La réputation de guerrier émérite avait largement débordé la cour de Madina.
Il convient de signaler que deux années s'étaient écoulées depuis son arrivée à Madina quand il fut rejoint par son frère Kémé Bréma (Fabou) dépêché par Kémo Lanfia pour le ramener avec sa mère.
N'ayant pas eu plus de succès dans ses démarches aupres du roi, Kémé Bréma avait choisi de rester aux côtés de Samori. Ainsi, pendant cinq années il alla aussi guerroyer partout dans la région et devint à son tour l'éminent guerrier qui favorisa plus d'une fois la fortune du conquérant Samori.
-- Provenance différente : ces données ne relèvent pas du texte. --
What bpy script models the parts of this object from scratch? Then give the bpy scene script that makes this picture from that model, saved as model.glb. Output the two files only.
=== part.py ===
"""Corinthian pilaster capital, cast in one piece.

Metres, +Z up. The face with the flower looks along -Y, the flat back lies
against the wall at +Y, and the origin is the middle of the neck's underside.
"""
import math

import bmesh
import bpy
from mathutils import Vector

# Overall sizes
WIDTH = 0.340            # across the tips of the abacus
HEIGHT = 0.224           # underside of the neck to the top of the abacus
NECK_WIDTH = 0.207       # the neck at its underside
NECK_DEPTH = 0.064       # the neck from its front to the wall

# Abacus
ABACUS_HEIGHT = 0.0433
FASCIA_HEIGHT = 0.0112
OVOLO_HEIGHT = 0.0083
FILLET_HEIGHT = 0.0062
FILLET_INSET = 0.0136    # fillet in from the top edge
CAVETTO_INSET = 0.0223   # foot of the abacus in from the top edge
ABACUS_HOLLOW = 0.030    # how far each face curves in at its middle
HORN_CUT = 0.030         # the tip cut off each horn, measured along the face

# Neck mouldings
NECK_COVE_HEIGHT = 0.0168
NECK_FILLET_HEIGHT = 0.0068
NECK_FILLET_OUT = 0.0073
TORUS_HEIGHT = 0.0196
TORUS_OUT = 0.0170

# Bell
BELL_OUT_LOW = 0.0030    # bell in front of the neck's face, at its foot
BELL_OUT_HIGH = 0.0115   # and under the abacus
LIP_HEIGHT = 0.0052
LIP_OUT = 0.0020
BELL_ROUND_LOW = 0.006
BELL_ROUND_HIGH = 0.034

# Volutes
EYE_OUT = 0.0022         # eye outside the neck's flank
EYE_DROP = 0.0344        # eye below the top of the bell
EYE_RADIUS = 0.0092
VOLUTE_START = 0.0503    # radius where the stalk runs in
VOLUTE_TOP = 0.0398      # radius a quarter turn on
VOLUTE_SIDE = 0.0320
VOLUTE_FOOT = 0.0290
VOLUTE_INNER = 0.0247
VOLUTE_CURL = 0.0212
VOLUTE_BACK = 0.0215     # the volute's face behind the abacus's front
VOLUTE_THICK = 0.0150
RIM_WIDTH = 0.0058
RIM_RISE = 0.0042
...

Cependant le roi Séré Bourlaye, protecteur de Samori vint à mourir en 1859. Séré Bréma, son successeur, se trouva désormais en situation de face à face avec son encombrant captif.
Selon Mamadi Oulén Cissé, toutes les tentatives faites pour se débarrasser de lui (empoisonnement, guet-apens, etc.) échouèrent lamentablement.
Aussi lorsque en 1860, les Doré, musulmans de Missadou (Beyla) menacés par leur puissant voisin, le paien Massabory Kamara de Guirila (surnommé Ouara-ourou Kégbanan) implorèrent le secours de Séré Bréma, leur coreligionnaire, celui-ci se trouva-t-il devant un dilemme : fallait-il faire participer Samori à cette campagne au risque de lui donner l'occasion d'accroître son prestige ? Ou bien fallait-il le laisser à Madina au risque qu'il s'empare du pouvoir ?
Séré Bréma, dans sa sagesse, préféra l'éloigner en lui rendant la liberté ainsi que celle de sa mère et de Kémé Bréma. Soucieux de ménager l'avenir, il le convoqua et lui dit : « Je suis satisfait de tes états de service ; choisis sept vaches dans le troupeau et retourne auprès de mon frère Lanfia. » Samori, accompagné de sa mère et de son frère Kéme Bréma, rejoignit son père. La famille au complet revint à Sanankoro qui s'était repeuplé entre-temps.

Note
1. Royaume situé à cheval sur les fleuves Dion, Kouraî et Goula (actuelles sous-préfectures de Baranama et de Karala). Du nom de son fondateur Morioulén Cissé origine de Bakongo-Cisséla (préfecture de Kankan). Après des études coraniques à Dinguiraye il a créé un royaume théocratique avec Madina comme capitale.